### WRITTEN REQUEST
Repeat the listing below in full, exactly as it stands.

### GIVEN ENTRIES
>>
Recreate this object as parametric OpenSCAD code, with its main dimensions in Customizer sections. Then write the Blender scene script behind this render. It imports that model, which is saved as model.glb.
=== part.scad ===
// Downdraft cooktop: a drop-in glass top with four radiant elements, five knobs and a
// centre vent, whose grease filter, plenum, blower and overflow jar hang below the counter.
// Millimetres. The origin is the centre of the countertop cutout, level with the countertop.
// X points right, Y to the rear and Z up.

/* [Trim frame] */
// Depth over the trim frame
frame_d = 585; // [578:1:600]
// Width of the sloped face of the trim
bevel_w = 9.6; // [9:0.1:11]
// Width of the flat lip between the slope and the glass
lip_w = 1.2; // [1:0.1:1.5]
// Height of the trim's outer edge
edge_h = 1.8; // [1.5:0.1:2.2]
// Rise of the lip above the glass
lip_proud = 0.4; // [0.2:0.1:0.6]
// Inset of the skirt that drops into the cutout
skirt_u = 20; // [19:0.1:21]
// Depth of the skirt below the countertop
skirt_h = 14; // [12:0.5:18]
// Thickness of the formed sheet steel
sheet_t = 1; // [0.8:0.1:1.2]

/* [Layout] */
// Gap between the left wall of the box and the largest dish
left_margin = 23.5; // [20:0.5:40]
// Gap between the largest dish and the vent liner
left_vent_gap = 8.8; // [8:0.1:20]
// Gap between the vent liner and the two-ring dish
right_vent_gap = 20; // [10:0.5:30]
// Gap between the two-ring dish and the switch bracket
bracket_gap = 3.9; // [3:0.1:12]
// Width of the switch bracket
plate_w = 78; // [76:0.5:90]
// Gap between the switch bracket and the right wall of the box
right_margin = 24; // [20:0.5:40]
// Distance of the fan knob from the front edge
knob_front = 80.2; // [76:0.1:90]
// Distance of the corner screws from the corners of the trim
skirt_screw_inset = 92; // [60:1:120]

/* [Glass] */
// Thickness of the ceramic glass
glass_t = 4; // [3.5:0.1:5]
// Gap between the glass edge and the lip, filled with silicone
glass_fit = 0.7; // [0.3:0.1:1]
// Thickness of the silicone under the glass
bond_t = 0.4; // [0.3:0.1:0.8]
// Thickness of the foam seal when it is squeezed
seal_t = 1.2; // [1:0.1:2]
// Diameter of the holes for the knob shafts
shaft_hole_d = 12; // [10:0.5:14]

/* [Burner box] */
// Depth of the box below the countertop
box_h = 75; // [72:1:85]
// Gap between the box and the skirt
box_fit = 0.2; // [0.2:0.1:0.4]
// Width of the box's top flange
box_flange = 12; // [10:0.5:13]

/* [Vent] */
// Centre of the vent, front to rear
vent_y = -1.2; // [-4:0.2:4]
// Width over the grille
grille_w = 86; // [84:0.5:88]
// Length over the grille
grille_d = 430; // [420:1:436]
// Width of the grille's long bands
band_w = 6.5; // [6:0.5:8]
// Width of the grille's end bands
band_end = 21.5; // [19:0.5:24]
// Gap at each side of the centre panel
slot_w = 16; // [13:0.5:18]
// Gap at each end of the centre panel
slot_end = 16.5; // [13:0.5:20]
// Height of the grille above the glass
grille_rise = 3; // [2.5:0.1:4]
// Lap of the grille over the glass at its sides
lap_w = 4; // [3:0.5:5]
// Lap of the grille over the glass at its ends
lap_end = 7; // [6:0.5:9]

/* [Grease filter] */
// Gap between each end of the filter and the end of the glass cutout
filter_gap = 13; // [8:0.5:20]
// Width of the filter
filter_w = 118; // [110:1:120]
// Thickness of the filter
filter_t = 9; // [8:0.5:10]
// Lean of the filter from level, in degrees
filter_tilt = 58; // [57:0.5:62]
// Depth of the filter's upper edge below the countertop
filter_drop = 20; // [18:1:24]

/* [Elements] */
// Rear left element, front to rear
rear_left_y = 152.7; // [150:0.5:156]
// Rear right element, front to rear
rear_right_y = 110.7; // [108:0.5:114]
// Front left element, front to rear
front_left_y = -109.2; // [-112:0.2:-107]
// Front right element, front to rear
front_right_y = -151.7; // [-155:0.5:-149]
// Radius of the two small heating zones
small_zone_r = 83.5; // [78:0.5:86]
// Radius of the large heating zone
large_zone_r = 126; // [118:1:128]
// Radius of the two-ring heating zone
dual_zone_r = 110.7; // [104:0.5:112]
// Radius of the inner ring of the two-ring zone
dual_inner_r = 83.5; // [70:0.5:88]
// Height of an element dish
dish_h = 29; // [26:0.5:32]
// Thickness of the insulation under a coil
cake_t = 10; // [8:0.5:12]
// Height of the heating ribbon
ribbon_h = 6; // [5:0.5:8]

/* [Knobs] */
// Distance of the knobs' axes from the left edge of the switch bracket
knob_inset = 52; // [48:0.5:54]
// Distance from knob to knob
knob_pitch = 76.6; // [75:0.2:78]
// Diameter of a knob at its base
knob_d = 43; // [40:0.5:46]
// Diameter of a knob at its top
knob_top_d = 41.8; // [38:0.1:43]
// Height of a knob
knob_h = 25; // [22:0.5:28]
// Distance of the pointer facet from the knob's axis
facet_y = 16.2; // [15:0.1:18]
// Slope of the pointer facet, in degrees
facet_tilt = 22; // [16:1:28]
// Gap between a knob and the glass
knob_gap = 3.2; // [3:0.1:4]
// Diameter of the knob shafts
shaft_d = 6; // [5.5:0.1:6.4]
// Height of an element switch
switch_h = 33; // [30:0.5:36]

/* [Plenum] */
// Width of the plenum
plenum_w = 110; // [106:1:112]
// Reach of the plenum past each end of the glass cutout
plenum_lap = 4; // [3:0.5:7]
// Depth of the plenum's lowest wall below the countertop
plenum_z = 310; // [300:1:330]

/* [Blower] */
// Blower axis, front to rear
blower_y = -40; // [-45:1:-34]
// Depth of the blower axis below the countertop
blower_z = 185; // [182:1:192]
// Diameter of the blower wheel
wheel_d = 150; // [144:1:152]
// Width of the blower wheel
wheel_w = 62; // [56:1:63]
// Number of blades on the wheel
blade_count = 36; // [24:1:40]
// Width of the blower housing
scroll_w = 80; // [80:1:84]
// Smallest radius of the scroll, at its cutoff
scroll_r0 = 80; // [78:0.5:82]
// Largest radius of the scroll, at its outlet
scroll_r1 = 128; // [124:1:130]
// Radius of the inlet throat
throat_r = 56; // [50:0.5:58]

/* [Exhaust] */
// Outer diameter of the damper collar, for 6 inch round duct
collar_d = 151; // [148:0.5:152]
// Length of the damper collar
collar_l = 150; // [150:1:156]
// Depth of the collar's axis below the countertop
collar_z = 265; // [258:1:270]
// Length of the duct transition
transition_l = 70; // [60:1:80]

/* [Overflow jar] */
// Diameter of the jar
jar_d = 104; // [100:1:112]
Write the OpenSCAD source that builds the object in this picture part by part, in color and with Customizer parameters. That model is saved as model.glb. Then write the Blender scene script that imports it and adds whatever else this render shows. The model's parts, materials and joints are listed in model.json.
<<
### ANSWER
Recreate this object as parametric OpenSCAD code, with its main dimensions in Customizer sections. Then write the Blender scene script behind this render. It imports that model, which is saved as model.glb.
=== part.scad ===
// Downdraft cooktop: a drop-in glass top with four radiant elements, five knobs and a
// centre vent, whose grease filter, plenum, blower and overflow jar hang below the counter.
// Millimetres. The origin is the centre of the countertop cutout, level with the countertop.
// X points right, Y to the rear and Z up.

/* [Trim frame] */
// Depth over the trim frame
frame_d = 585; // [578:1:600]
// Width of the sloped face of the trim
bevel_w = 9.6; // [9:0.1:11]
// Width of the flat lip between the slope and the glass
lip_w = 1.2; // [1:0.1:1.5]
// Height of the trim's outer edge
edge_h = 1.8; // [1.5:0.1:2.2]
// Rise of the lip above the glass
lip_proud = 0.4; // [0.2:0.1:0.6]
// Inset of the skirt that drops into the cutout
skirt_u = 20; // [19:0.1:21]
// Depth of the skirt below the countertop
skirt_h = 14; // [12:0.5:18]
// Thickness of the formed sheet steel
sheet_t = 1; // [0.8:0.1:1.2]

/* [Layout] */
// Gap between the left wall of the box and the largest dish
left_margin = 23.5; // [20:0.5:40]
// Gap between the largest dish and the vent liner
left_vent_gap = 8.8; // [8:0.1:20]
// Gap between the vent liner and the two-ring dish
right_vent_gap = 20; // [10:0.5:30]
// Gap between the two-ring dish and the switch bracket
bracket_gap = 3.9; // [3:0.1:12]
// Width of the switch bracket
plate_w = 78; // [76:0.5:90]
// Gap between the switch bracket and the right wall of the box
right_margin = 24; // [20:0.5:40]
// Distance of the fan knob from the front edge
knob_front = 80.2; // [76:0.1:90]
// Distance of the corner screws from the corners of the trim
skirt_screw_inset = 92; // [60:1:120]

/* [Glass] */
// Thickness of the ceramic glass
glass_t = 4; // [3.5:0.1:5]
// Gap between the glass edge and the lip, filled with silicone
glass_fit = 0.7; // [0.3:0.1:1]
// Thickness of the silicone under the glass
bond_t = 0.4; // [0.3:0.1:0.8]
// Thickness of the foam seal when it is squeezed
seal_t = 1.2; // [1:0.1:2]
// Diameter of the holes for the knob shafts
shaft_hole_d = 12; // [10:0.5:14]

/* [Burner box] */
// Depth of the box below the countertop
box_h = 75; // [72:1:85]
// Gap between the box and the skirt
box_fit = 0.2; // [0.2:0.1:0.4]
// Width of the box's top flange
box_flange = 12; // [10:0.5:13]

/* [Vent] */
// Centre of the vent, front to rear
vent_y = -1.2; // [-4:0.2:4]
// Width over the grille
grille_w = 86; // [84:0.5:88]
// Length over the grille
grille_d = 430; // [420:1:436]
// Width of the grille's long bands
band_w = 6.5; // [6:0.5:8]
// Width of the grille's end bands
band_end = 21.5; // [19:0.5:24]
// Gap at each side of the centre panel
slot_w = 16; // [13:0.5:18]
// Gap at each end of the centre panel
slot_end = 16.5; // [13:0.5:20]
// Height of the grille above the glass
grille_rise = 3; // [2.5:0.1:4]
// Lap of the grille over the glass at its sides
lap_w = 4; // [3:0.5:5]
// Lap of the grille over the glass at its ends
lap_end = 7; // [6:0.5:9]

/* [Grease filter] */
// Gap between each end of the filter and the end of the glass cutout
filter_gap = 13; // [8:0.5:20]
// Width of the filter
filter_w = 118; // [110:1:120]
// Thickness of the filter
filter_t = 9; // [8:0.5:10]
// Lean of the filter from level, in degrees
filter_tilt = 58; // [57:0.5:62]
// Depth of the filter's upper edge below the countertop
filter_drop = 20; // [18:1:24]

/* [Elements] */
// Rear left element, front to rear
rear_left_y = 152.7; // [150:0.5:156]
// Rear right element, front to rear
rear_right_y = 110.7; // [108:0.5:114]
// Front left element, front to rear
front_left_y = -109.2; // [-112:0.2:-107]
// Front right element, front to rear
front_right_y = -151.7; // [-155:0.5:-149]
// Radius of the two small heating zones
small_zone_r = 83.5; // [78:0.5:86]
// Radius of the large heating zone
large_zone_r = 126; // [118:1:128]
// Radius of the two-ring heating zone
dual_zone_r = 110.7; // [104:0.5:112]
// Radius of the inner ring of the two-ring zone
dual_inner_r = 83.5; // [70:0.5:88]
// Height of an element dish
dish_h = 29; // [26:0.5:32]
// Thickness of the insulation under a coil
cake_t = 10; // [8:0.5:12]
// Height of the heating ribbon
ribbon_h = 6; // [5:0.5:8]

/* [Knobs] */
// Distance of the knobs' axes from the left edge of the switch bracket
knob_inset = 52; // [48:0.5:54]
// Distance from knob to knob
knob_pitch = 76.6; // [75:0.2:78]
// Diameter of a knob at its base
knob_d = 43; // [40:0.5:46]
// Diameter of a knob at its top
knob_top_d = 41.8; // [38:0.1:43]
// Height of a knob
knob_h = 25; // [22:0.5:28]
// Distance of the pointer facet from the knob's axis
facet_y = 16.2; // [15:0.1:18]
// Slope of the pointer facet, in degrees
facet_tilt = 22; // [16:1:28]
// Gap between a knob and the glass
knob_gap = 3.2; // [3:0.1:4]
// Diameter of the knob shafts
shaft_d = 6; // [5.5:0.1:6.4]
// Height of an element switch
switch_h = 33; // [30:0.5:36]

/* [Plenum] */
// Width of the plenum
plenum_w = 110; // [106:1:112]
// Reach of the plenum past each end of the glass cutout
plenum_lap = 4; // [3:0.5:7]
// Depth of the plenum's lowest wall below the countertop
plenum_z = 310; // [300:1:330]

/* [Blower] */
// Blower axis, front to rear
blower_y = -40; // [-45:1:-34]
// Depth of the blower axis below the countertop
blower_z = 185; // [182:1:192]
// Diameter of the blower wheel
wheel_d = 150; // [144:1:152]
// Width of the blower wheel
wheel_w = 62; // [56:1:63]
// Number of blades on the wheel
blade_count = 36; // [24:1:40]
// Width of the blower housing
scroll_w = 80; // [80:1:84]
// Smallest radius of the scroll, at its cutoff
scroll_r0 = 80; // [78:0.5:82]
// Largest radius of the scroll, at its outlet
scroll_r1 = 128; // [124:1:130]
// Radius of the inlet throat
throat_r = 56; // [50:0.5:58]

/* [Exhaust] */
// Outer diameter of the damper collar, for 6 inch round duct
collar_d = 151; // [148:0.5:152]
// Length of the damper collar
collar_l = 150; // [150:1:156]
// Depth of the collar's axis below the countertop
collar_z = 265; // [258:1:270]
// Length of the duct transition
transition_l = 70; // [60:1:80]

/* [Overflow jar] */
// Diameter of the jar
jar_d = 104; // [100:1:112]
Write the OpenSCAD source that builds the object in this picture part by part, in color and with Customizer parameters. That model is saved as model.glb. Then write the Blender scene script that imports it and adds whatever else this render shows. The model's parts, materials and joints are listed in model.json.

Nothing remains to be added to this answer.